| Given information |

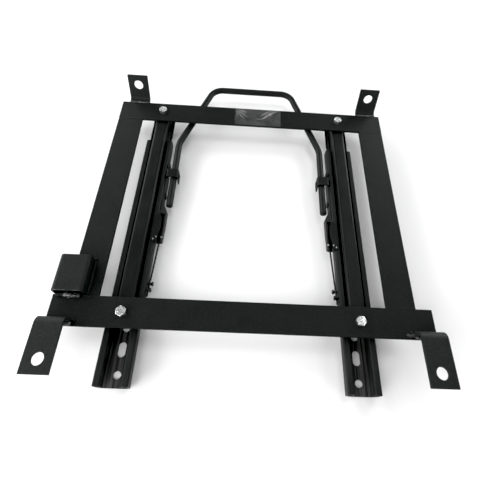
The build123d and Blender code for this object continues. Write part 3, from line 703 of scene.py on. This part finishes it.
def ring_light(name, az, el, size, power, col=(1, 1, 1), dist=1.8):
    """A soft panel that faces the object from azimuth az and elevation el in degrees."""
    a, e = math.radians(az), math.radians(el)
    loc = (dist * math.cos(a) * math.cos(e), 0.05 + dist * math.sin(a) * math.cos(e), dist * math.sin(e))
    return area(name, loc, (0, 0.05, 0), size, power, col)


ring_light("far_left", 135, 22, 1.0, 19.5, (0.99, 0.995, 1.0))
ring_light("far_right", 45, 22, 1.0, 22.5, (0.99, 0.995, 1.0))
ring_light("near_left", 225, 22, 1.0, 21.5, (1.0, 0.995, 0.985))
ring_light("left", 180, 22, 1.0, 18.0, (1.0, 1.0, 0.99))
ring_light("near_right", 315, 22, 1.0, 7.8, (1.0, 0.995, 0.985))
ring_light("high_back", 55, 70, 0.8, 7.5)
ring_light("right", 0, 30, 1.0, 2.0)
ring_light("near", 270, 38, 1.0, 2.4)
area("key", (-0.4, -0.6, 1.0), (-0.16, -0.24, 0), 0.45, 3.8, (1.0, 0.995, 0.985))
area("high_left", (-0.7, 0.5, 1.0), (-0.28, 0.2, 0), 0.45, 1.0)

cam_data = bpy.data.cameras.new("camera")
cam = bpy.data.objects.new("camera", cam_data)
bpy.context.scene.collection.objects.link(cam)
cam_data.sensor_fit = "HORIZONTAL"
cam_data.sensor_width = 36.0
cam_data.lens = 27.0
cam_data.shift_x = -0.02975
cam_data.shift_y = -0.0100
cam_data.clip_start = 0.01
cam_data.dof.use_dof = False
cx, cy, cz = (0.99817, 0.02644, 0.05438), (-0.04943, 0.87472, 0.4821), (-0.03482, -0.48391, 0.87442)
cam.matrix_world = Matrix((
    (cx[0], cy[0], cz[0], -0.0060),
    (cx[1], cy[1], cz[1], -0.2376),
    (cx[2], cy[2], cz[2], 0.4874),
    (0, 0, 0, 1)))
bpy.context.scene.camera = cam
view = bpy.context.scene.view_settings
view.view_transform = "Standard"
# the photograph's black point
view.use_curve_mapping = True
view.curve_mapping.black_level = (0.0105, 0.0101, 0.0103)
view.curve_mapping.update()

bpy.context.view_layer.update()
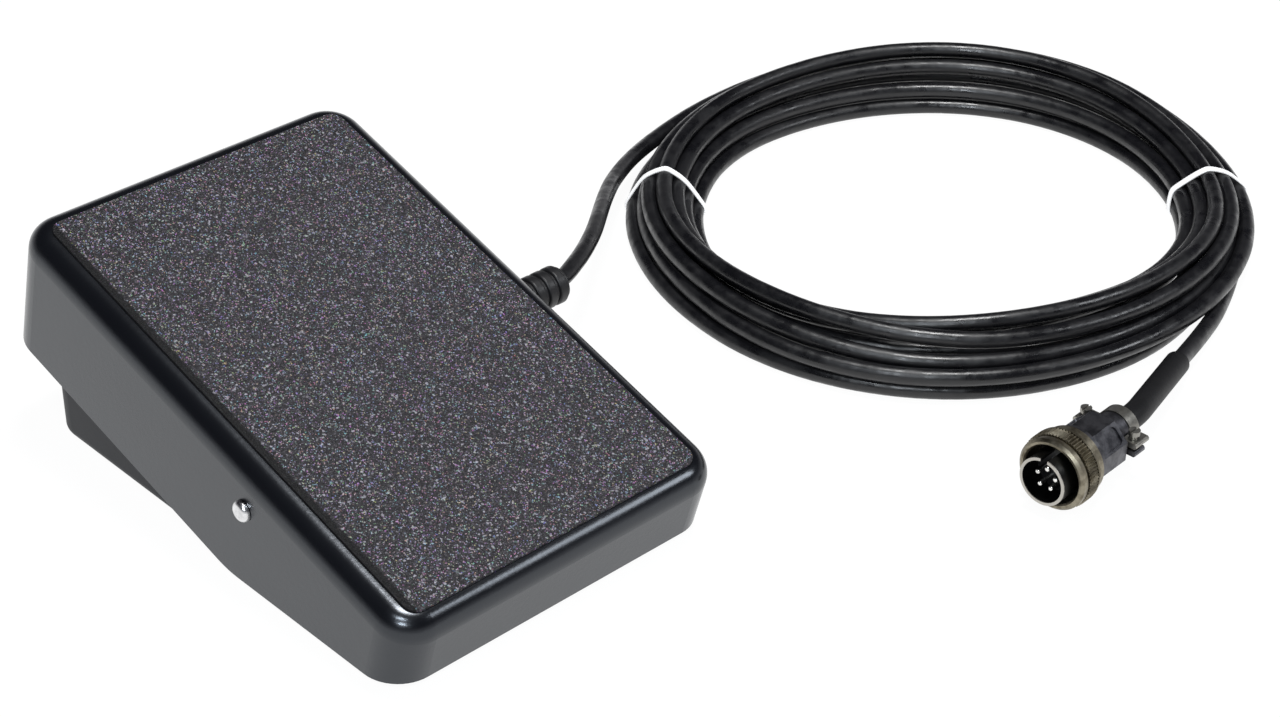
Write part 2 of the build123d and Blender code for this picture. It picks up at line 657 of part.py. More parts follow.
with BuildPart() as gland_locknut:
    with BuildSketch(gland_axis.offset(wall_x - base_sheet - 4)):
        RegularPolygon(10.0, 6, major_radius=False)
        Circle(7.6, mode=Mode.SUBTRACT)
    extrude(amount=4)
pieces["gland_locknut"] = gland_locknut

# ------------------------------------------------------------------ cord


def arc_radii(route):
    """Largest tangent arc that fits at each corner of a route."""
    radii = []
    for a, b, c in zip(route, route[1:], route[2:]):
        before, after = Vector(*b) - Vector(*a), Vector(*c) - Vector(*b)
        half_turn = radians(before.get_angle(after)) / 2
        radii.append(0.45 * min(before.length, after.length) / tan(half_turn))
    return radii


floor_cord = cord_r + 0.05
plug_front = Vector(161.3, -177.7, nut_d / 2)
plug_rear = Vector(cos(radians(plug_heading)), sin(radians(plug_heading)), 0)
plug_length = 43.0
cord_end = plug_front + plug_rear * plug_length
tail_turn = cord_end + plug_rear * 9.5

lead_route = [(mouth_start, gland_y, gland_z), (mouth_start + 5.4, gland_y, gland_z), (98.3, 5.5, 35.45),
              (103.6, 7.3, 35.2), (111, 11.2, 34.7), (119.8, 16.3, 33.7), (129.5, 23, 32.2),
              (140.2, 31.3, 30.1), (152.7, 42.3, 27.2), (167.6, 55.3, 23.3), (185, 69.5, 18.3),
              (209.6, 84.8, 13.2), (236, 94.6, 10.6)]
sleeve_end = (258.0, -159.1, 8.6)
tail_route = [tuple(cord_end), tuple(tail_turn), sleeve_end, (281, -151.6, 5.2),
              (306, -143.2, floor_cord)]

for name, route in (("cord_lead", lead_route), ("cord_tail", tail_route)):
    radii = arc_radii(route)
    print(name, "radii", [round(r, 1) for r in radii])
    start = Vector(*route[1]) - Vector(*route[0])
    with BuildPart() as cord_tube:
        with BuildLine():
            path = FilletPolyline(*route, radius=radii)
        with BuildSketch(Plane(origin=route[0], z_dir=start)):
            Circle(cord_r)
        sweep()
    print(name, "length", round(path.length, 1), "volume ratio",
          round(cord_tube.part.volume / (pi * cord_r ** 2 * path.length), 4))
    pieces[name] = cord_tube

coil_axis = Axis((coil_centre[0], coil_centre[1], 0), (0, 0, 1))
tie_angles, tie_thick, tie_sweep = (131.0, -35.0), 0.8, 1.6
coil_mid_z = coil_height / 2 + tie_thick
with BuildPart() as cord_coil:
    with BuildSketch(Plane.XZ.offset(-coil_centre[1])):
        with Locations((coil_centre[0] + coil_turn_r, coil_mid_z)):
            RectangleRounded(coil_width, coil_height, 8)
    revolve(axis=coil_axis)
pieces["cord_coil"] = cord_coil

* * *

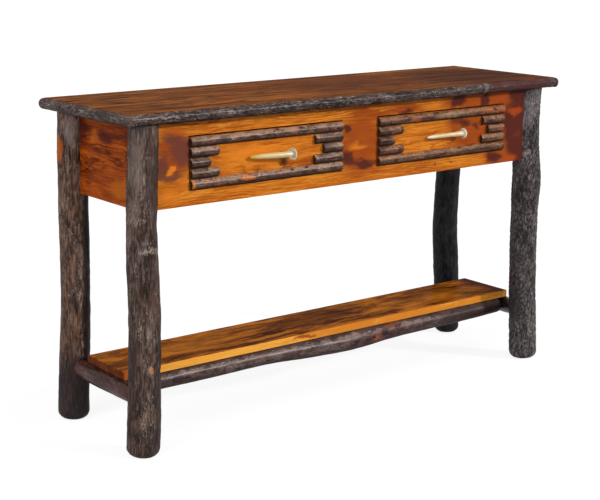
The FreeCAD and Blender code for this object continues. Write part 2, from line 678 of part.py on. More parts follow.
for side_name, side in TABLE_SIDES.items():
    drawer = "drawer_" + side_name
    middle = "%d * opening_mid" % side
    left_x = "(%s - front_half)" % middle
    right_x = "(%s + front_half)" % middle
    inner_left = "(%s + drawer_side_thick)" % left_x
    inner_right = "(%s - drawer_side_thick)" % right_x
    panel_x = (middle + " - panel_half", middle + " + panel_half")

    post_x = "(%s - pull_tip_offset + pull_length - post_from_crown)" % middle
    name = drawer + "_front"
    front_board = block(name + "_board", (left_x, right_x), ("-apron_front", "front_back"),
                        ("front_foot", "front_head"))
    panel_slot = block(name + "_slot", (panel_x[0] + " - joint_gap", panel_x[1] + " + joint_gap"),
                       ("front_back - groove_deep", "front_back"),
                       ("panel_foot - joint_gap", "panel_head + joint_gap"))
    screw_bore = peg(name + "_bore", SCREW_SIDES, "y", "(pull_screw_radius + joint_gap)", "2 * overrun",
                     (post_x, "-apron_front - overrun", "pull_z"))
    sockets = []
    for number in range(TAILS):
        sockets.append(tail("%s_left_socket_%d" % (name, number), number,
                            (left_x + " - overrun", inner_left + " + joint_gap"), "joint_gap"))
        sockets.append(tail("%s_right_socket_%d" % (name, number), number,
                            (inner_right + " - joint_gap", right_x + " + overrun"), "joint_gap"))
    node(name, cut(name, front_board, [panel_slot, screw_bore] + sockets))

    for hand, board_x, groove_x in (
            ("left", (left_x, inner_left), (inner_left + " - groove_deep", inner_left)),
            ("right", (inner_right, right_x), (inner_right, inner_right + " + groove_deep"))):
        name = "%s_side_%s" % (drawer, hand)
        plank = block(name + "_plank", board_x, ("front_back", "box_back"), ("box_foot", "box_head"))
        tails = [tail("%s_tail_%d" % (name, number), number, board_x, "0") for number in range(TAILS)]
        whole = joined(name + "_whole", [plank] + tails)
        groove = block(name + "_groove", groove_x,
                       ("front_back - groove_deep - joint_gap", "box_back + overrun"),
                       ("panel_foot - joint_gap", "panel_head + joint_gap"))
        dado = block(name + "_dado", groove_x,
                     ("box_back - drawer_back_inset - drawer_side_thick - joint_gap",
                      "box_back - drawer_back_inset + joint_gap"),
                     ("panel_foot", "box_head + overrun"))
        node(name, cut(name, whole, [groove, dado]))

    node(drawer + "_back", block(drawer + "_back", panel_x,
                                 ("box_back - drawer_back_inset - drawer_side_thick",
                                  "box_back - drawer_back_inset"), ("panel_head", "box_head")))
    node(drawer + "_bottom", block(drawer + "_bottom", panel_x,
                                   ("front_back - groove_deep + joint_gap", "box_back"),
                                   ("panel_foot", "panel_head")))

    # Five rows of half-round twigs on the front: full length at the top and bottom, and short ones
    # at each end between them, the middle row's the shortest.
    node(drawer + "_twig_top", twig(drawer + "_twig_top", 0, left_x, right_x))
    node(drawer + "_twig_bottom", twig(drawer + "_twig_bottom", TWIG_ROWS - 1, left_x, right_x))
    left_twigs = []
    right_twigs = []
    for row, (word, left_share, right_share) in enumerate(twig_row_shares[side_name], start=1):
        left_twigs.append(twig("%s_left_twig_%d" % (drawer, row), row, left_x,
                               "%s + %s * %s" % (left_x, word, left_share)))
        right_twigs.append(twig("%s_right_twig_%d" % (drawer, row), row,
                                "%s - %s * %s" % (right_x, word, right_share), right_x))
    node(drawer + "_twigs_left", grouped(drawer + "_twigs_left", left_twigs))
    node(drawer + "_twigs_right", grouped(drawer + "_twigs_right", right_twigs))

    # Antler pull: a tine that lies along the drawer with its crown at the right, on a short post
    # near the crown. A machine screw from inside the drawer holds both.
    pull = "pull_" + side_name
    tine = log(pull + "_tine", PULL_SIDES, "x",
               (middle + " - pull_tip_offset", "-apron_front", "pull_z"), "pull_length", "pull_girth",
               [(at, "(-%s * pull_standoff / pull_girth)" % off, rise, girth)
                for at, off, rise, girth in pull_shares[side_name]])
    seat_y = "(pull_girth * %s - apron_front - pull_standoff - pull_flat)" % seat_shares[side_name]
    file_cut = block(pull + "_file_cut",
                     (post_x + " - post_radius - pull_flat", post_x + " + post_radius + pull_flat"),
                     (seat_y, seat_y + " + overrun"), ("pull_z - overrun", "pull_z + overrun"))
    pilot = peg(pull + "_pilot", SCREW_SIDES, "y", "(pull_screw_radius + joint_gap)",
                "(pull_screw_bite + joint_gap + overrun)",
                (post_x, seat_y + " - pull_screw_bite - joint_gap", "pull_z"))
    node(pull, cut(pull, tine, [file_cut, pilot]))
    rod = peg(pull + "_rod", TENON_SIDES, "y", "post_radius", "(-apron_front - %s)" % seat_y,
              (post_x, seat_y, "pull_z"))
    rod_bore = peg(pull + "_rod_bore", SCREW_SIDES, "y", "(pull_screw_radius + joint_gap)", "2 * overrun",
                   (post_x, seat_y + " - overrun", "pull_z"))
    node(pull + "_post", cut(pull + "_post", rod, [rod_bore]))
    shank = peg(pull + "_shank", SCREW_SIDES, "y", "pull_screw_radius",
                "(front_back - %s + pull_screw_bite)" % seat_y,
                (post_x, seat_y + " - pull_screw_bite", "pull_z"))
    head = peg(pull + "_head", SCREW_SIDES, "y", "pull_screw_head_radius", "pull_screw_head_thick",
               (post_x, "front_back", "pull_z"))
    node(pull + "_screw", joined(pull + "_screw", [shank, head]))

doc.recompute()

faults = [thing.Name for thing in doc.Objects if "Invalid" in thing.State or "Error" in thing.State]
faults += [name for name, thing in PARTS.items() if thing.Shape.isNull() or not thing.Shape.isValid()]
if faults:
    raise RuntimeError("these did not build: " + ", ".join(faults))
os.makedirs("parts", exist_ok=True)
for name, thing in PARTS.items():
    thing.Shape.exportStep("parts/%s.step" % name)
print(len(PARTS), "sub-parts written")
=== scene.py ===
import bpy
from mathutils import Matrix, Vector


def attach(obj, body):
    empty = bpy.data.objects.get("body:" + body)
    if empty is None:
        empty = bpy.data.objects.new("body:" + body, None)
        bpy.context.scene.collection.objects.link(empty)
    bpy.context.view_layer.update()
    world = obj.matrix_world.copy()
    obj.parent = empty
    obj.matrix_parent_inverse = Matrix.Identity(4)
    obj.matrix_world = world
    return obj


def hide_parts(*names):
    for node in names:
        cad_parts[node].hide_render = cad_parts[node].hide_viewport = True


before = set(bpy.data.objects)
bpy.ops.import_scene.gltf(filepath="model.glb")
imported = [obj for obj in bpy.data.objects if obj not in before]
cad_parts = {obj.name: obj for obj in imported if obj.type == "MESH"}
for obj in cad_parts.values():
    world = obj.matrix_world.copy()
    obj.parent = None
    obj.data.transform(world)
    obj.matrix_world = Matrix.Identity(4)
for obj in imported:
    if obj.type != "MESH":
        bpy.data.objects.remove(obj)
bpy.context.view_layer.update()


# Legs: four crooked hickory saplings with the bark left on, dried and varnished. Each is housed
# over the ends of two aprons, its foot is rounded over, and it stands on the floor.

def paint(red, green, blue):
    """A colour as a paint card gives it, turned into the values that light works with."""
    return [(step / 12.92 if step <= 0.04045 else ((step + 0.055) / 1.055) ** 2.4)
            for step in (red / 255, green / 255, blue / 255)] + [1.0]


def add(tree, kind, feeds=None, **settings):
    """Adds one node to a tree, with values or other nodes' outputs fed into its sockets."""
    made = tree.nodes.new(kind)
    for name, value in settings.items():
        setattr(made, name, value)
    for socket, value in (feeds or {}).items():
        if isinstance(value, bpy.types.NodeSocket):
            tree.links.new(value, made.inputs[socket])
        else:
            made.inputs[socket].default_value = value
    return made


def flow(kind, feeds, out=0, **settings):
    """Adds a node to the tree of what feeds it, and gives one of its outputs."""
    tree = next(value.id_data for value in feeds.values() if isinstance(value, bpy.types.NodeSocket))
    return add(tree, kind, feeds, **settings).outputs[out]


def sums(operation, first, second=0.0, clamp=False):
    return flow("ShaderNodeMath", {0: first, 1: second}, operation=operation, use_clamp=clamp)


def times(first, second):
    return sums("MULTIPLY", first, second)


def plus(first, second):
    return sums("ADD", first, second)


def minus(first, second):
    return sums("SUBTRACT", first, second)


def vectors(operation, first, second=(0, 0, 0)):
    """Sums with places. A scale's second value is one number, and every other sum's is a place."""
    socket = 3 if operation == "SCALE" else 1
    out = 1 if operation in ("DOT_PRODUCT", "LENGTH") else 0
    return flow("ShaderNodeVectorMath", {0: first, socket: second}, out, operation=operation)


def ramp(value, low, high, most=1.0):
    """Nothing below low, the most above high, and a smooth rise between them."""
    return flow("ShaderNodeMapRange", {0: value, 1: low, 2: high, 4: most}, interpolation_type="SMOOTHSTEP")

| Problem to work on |
Return verbatim the lines that run from the line containing "faults = [thing.Name" through the line containing "for step in", inclusive.

| Task result |
faults = [thing.Name for thing in doc.Objects if "Invalid" in thing.State or "Error" in thing.State]
faults += [name for name, thing in PARTS.items() if thing.Shape.isNull() or not thing.Shape.isValid()]
if faults:
    raise RuntimeError("these did not build: " + ", ".join(faults))
os.makedirs("parts", exist_ok=True)
for name, thing in PARTS.items():
    thing.Shape.exportStep("parts/%s.step" % name)
print(len(PARTS), "sub-parts written")
=== scene.py ===
import bpy
from mathutils import Matrix, Vector


def attach(obj, body):
    empty = bpy.data.objects.get("body:" + body)
    if empty is None:
        empty = bpy.data.objects.new("body:" + body, None)
        bpy.context.scene.collection.objects.link(empty)
    bpy.context.view_layer.update()
    world = obj.matrix_world.copy()
    obj.parent = empty
    obj.matrix_parent_inverse = Matrix.Identity(4)
    obj.matrix_world = world
    return obj


def hide_parts(*names):
    for node in names:
        cad_parts[node].hide_render = cad_parts[node].hide_viewport = True


before = set(bpy.data.objects)
bpy.ops.import_scene.gltf(filepath="model.glb")
imported = [obj for obj in bpy.data.objects if obj not in before]
cad_parts = {obj.name: obj for obj in imported if obj.type == "MESH"}
for obj in cad_parts.values():
    world = obj.matrix_world.copy()
    obj.parent = None
    obj.data.transform(world)
    obj.matrix_world = Matrix.Identity(4)
for obj in imported:
    if obj.type != "MESH":
        bpy.data.objects.remove(obj)
bpy.context.view_layer.update()


# Legs: four crooked hickory saplings with the bark left on, dried and varnished. Each is housed
# over the ends of two aprons, its foot is rounded over, and it stands on the floor.

def paint(red, green, blue):
    """A colour as a paint card gives it, turned into the values that light works with."""
    return [(step / 12.92 if step <= 0.04045 else ((step + 0.055) / 1.055) ** 2.4)
            for step in (red / 255, green / 255, blue / 255)] + [1.0]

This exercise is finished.